Gdzie Etoo nie może, tam Rivaldo pośle

Jakiś czas temu klub z Taszkientu ogłosił, że kupuje Samuela Eto'o . Eto'o wprawdzie nie kupił, ale zamieszania narobił. Wygląda na to, że tym razem żarty się skończyły, a (była) gwiazda Barcelony w Uzbekistanie się pojawi.

Bunyodkor Taszkient jest z pewnością najsłynniejszym w tej części Europy klubem z Uzbekistanu, choć zapewne tę nazwę słyszycie po raz pierwszy. Wszystko jednak stanie się jasne, kiedy dodamy, że Bunyodkor jeszcze niedawno nazywał się PFC Kuruvchi i chciał kupić z Barcelony Samuela Eto'o.

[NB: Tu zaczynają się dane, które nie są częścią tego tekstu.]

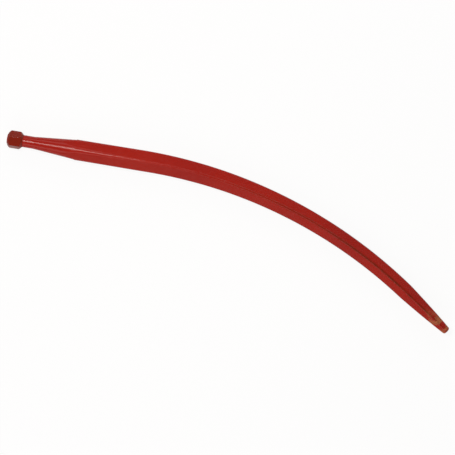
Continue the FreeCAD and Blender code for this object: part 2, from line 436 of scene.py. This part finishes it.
def nut_rings():
    """Rings round the hexagon, over its outer end, through the bore and back."""
    angles = corner_angles(6, 10, GATHER)
    height = nut_high.x - nut_low.x
    depths = [0.0, 0.08 * MM, 0.2 * MM] + [CROWN_STEP * step for step in range(1, 22)]
    depths += [height / 2.0] + [height - depth for depth in reversed(depths)]
    rings = []

    def ring(x, radius_at):
        points = []
        for angle in angles:
            outward = Vector((0.0, math.cos(angle + NUT_TURN), math.sin(angle + NUT_TURN)))
            points.append(Vector((x, 0.0, 0.0)) + outward * radius_at(angle))
        rings.append(points)

    def outside(depth, angle):
        crown = min(NUT_SEAT_RADIUS + depth, NUT_FACE_RADIUS + height - depth)
        hexagon = polygon_radius(6, NUT_INNER, NUT_EDGE, angle)
        return soft_min(hexagon, crown, EDGE_BLEND)

    for depth in depths:
        ring(nut_high.x - depth, lambda angle: outside(depth, angle))
    mouth = BORE_RADIUS + COUNTERSINK
    for share in (0.1, 0.5, 1.0):
        ring(nut_low.x, lambda angle: between(NUT_FACE_RADIUS, mouth, share))
    ring(nut_low.x + COUNTERSINK, lambda angle: BORE_RADIUS)
    ring(nut_high.x - COUNTERSINK, lambda angle: BORE_RADIUS)
    for share in (0.0, 0.5, 0.9):
        ring(nut_high.x, lambda angle: between(mouth, NUT_SEAT_RADIUS, share))
    return rings


def closed_ring(name, rings):
    """Mesh of quads between rings, the last joined to the first."""
    count = len(rings[0])
    vertices = [point for ring in rings for point in ring]
    faces = []
    for row in range(len(rings)):
        here, there = row * count, (row + 1) % len(rings) * count
        for column in range(count):
            following = (column + 1) % count
            faces.append((here + column, here + following, there + following, there + column))
    made = bpy.data.meshes.new(name)
    made.from_pydata(vertices, [], faces)
    made.polygons.foreach_set("use_smooth", [True] * len(made.polygons))
    made.update()
    return made


nut_mesh = closed_ring("hexagon_nut", nut_rings())
nut = bpy.data.objects.new("hexagon_nut", nut_mesh)
bpy.context.collection.objects.link(nut)
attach(nut, "root")
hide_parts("nut")
nut_paint = Material("nut_enamel")
nut_patches = nut_paint.noise(150.0, 4.0)
nut_thin = 0.62 + 0.3 * nut_patches
nut_mesh.materials.append(enamel(nut_paint, nut_thin, nut_patches.between(0.70, 0.80)))

# ---------------------------------------------------------------------------------------
# Floor, sky and lamps. A white sweep, a long soft box low on each side, and one overhead
# by the nut that shines on the cone. Above the blade there is only the plain grey sky.
# ---------------------------------------------------------------------------------------

REACH = 8.0
WARM_WHITE = (1.0, 0.93, 0.88)
floor_mesh = bpy.data.meshes.new("floor")
corners = [(-REACH, -REACH), (REACH, -REACH), (REACH, REACH), (-REACH, REACH)]
floor_mesh.from_pydata([(x, y, cad_box[0].z) for x, y in corners], [], [(0, 1, 2, 3)])
floor = bpy.data.objects.new("floor", floor_mesh)
bpy.context.collection.objects.link(floor)

white_sweep = Material("white_sweep")
white_sweep.shade(Base_Color=(0.80, 0.80, 0.80, 1.0), Roughness=0.9, Specular_IOR_Level=0.0)
camera_ray = white_sweep.node("ShaderNodeLightPath", {}, {}, "Is Camera Ray")
glow = white_sweep.node("ShaderNodeEmission", {}, {"Color": (1.0, 1.0, 1.0, 1.0), "Strength": 1.0})
paper = Value(white_sweep, white_sweep.shader, "BSDF")
sweep = white_sweep.node("ShaderNodeMixShader", {}, {0: camera_ray * 0.9, 1: paper, 2: glow})
white_sweep.feed(white_sweep.tree.nodes["Material Output"].inputs["Surface"], sweep)
floor_mesh.materials.append(white_sweep.data)

world = bpy.data.worlds.new("studio")
bpy.context.scene.world = world
world.use_nodes = True
world.node_tree.nodes["Background"].inputs["Color"].default_value = (1.0, 1.0, 1.0, 1.0)
world.node_tree.nodes["Background"].inputs["Strength"].default_value = 0.3


def soft_box(name, place, target, width, height, power):
    """Area lamp at place that looks at target."""
    lamp = bpy.data.lights.new(name, "AREA")
    lamp.shape = "RECTANGLE"
    lamp.size = width
    lamp.size_y = height
    lamp.energy = power
    lamp.color = WARM_WHITE
    made = bpy.data.objects.new(name, lamp)
    bpy.context.collection.objects.link(made)
    made.location = place
    made.rotation_mode = "QUATERNION"
    made.rotation_quaternion = (Vector(target) - Vector(place)).to_track_quat("-Z", "Y")


middle = (Vector(cad_box[0]) + Vector(cad_box[1])) / 2
soft_box("far_box", middle + Vector((0.0, 2.2, 1.25)), middle, 3.2, 1.1, 22.0)
soft_box("near_box", middle + Vector((0.0, -2.2, 1.4)), middle, 3.2, 1.6, 30.0)
soft_box("cone_box", (-0.27, 0.35, 2.5), (0.1, 0.0, 0.0), 0.95, 0.65, 40.0)

# ---------------------------------------------------------------------------------------
# Camera. It looks down on the spear as it lies, from far off through a long lens, turned
# so that the shank runs down to the right.
# ---------------------------------------------------------------------------------------

DISTANCE = 5.0
TILT = math.radians(-3.0)
ROLL = math.radians(9.38)
FRAME_WIDTH = 0.9238
camera = bpy.data.objects.new("camera", bpy.data.cameras.new("camera"))
bpy.context.collection.objects.link(camera)
bpy.context.scene.camera = camera
camera.data.sensor_width = 36.0
camera.data.lens = camera.data.sensor_width * DISTANCE / FRAME_WIDTH
camera.data.clip_end = 50.0
camera.rotation_mode = "QUATERNION"
camera.rotation_quaternion = Quaternion((1.0, 0.0, 0.0), TILT) @ Quaternion((0.0, 0.0, 1.0), ROLL)
back = camera.rotation_quaternion @ Vector((0.0, 0.0, 1.0))
camera.location = Vector((0.4379, -0.1056, 0.0)) + back * DISTANCE

bpy.context.scene.view_settings.view_transform = "Standard"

Kiedy klub ogłosił, że za Kameruńczyka oferuje 40 mln euro - wszyscy pukali się głowę. Kiedy klub zapowiedział, że wkrótce Eto'o przyjedzie na negocjacje transferowe - wszyscy pukali się jeszcze mocniej. Kiedy Eto'o rzeczywiście przyjechał - zrobiło się dziwnie. Koniec końców Eto'o do Taszkientu się nie przeniósł, działacze znaleźli jednak innego zawodnika z Barceloną w sportowym CV. I tym razem wygląda na to, że im się udało.

- Proszę kibiców AEK o wybaczenie, ale na koniec kariery nie mogłem odrzucić takiej propozycji - powiedział w rozmowie z grecką stacją radiową Novosport Brazylijczyk Rivaldo, mistrz świata z 2002 r., który ostatni sezon spędził w AEK Ateny.

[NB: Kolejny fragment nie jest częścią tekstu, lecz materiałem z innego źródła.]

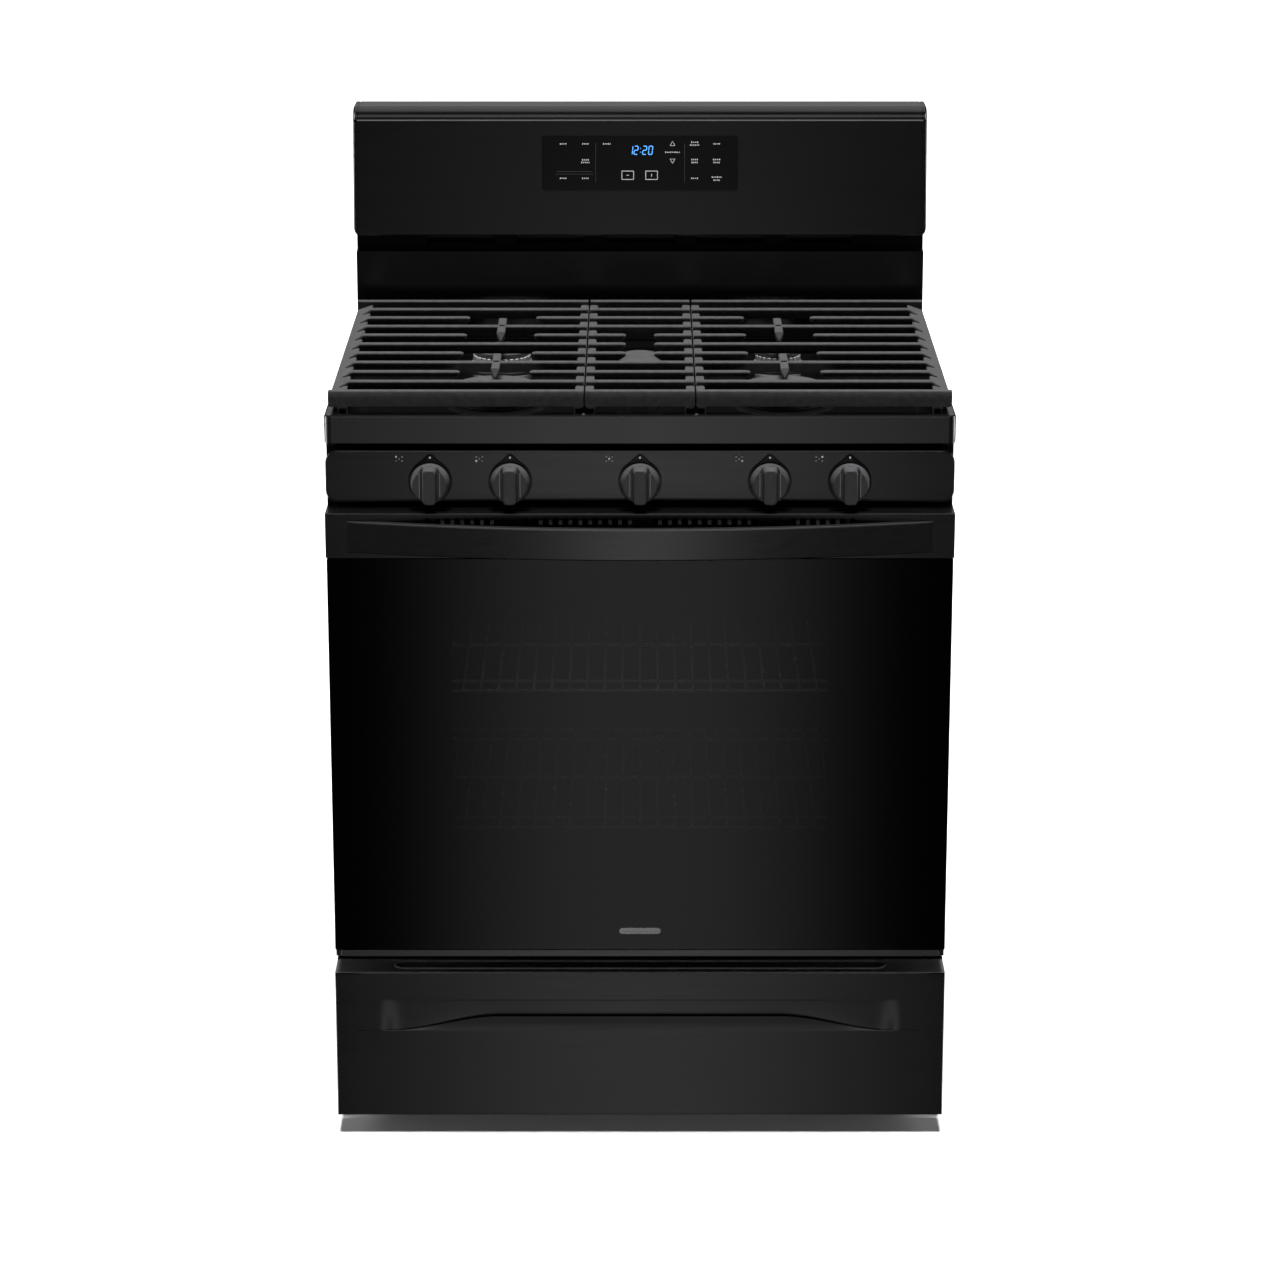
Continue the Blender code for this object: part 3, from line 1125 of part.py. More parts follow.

Nie mamy pewności, że Rivaldo rzeczywiście się do Uzbekistanu przeniósł. Strona Bunyodkoru milczy, choć o potencjalnym transferze Eto'o trąbiła długo i namiętnie. Nie milczy za to wikipedia , która zdążyła już sprzedać Brazylijczyka i włączyć go do kadry nowego klubu . Fakty są takie, że Rivaldo w zeszłym tygodniu zerwał z AEK rozmowy o przedłużeniu kontraktu, informując władze klubu, że otrzymał propozycję nie do odrzucenia.

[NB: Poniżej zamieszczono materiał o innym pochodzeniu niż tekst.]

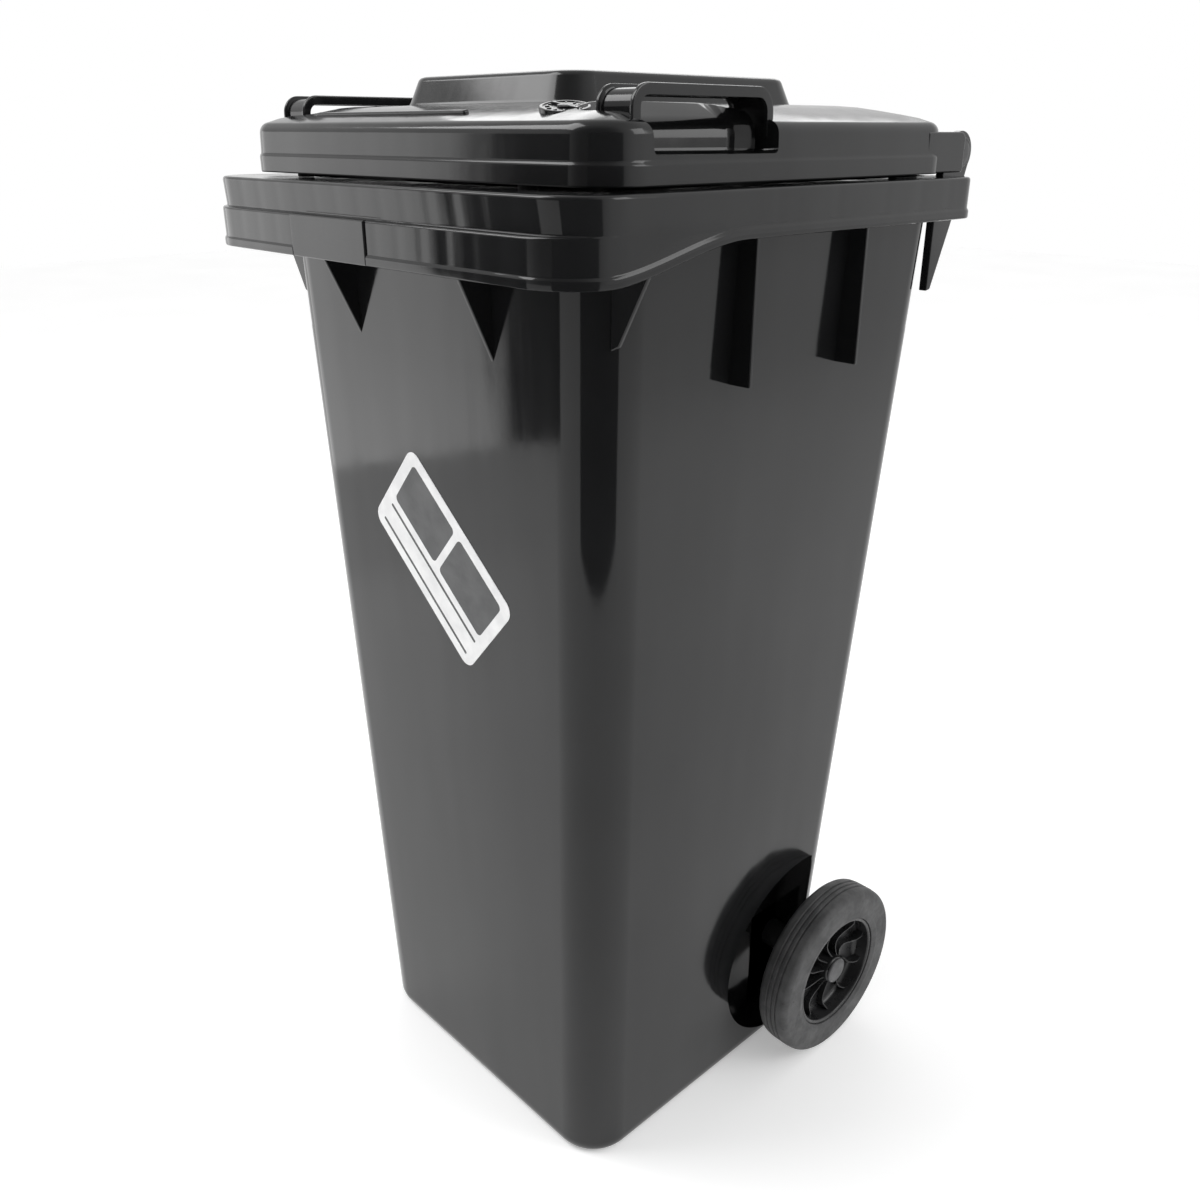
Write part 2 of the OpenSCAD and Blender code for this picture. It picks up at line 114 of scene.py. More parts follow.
# ---------------------------------------------------------------- sizes of the lid
LID_X = 238
LID_GAP, SKIRT_H = 3, 38
LID_FRONT, LID_REAR = 223, 196
LID_CORNER, LID_CORNER_REAR = 38, 34
SKIRT_Z = RIM_Z + LID_GAP
LID_TOP_Z = SKIRT_Z + SKIRT_H
LID_WALL = 3
PLATEAU_X = 106
PLATEAU_Y = (-130, 134)
RECESS_Y = (-176, -46)
RECESS_Z = SKIRT_Z + 19
STRAP_W = 36
STRAP_X = LID_X - 30
KNUCKLE = (EAR_INNER[1] + GAP, EAR_OUTER[0] - GAP)
KNUCKLE_R = EAR_R - 1

# ---------------------------------------------------------------- sizes of the wheels and label
HUB_R = (box_mm("hub_r")[1].z - box_mm("hub_r")[0].z) / 2
SPOKES = 10
LABEL_TILT = -42
LABEL_W, LABEL_H = 180, 106
LABEL_X, LABEL_Z = 2, 622

# ---------------------------------------------------------------- camera, solved from the photograph
CAMERA_AT = (0.7807, -0.7417, 0.9781)
CAMERA_TURN, CAMERA_PITCH = 46.6, 23.8
CAMERA_LENS = 33.18
CAMERA_SHIFT = (0.00175, 0.01525)


# ---------------------------------------------------------------- mesh helpers
def add_mesh(name, points, faces):
    """Mesh object from points in millimetres and faces."""
    mesh = bpy.data.meshes.new(name)
    mesh.from_pydata([Vector(p) * MM for p in points], [], faces)
    mesh.validate()
    obj = bpy.data.objects.new(name, mesh)
    bpy.context.collection.objects.link(obj)
    return obj


def bake(obj):
    """Applies the object's modifiers to its mesh."""
    bpy.context.view_layer.update()
    evaluated = obj.evaluated_get(bpy.context.evaluated_depsgraph_get())
    mesh = bpy.data.meshes.new_from_object(evaluated)
    obj.modifiers.clear()
    obj.data = mesh
    return obj


def modify(obj, kind, **settings):
    """Adds one modifier with these settings and bakes it."""
    modifier = obj.modifiers.new(kind, kind)
    for key, value in settings.items():
        setattr(modifier, key, value)
    return bake(obj)


def cut(obj, *cutters, operation="DIFFERENCE"):
    """Cuts closed meshes out of obj, or joins them to it, and removes them."""
    for cutter in cutters:
        modify(obj, "BOOLEAN", object=cutter, operation=operation, solver="EXACT")
        bpy.data.objects.remove(cutter)
    return obj


def bevel(obj, width, segments=3, angle=35):
    return modify(obj, "BEVEL", width=width * MM, segments=segments, limit_method="ANGLE",
                  angle_limit=math.radians(angle), use_clamp_overlap=True)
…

Nie wiemy, czy Rivaldo rzeczywiście się do Taszkientu przeniesie, ale jeśli tak, wbrew pozorom wcale nie będzie to wielkie zaskoczenie. W Uzbekistanie (byłych) gwiazd światowej piłki jeszcze wprawdzie nie było, ale są petrodolary. A jak uczy doświadczenie Arabii Saudyjskiej i Kataru, gdzie jest to drugie, wkrótce pojawi się i pierwsze.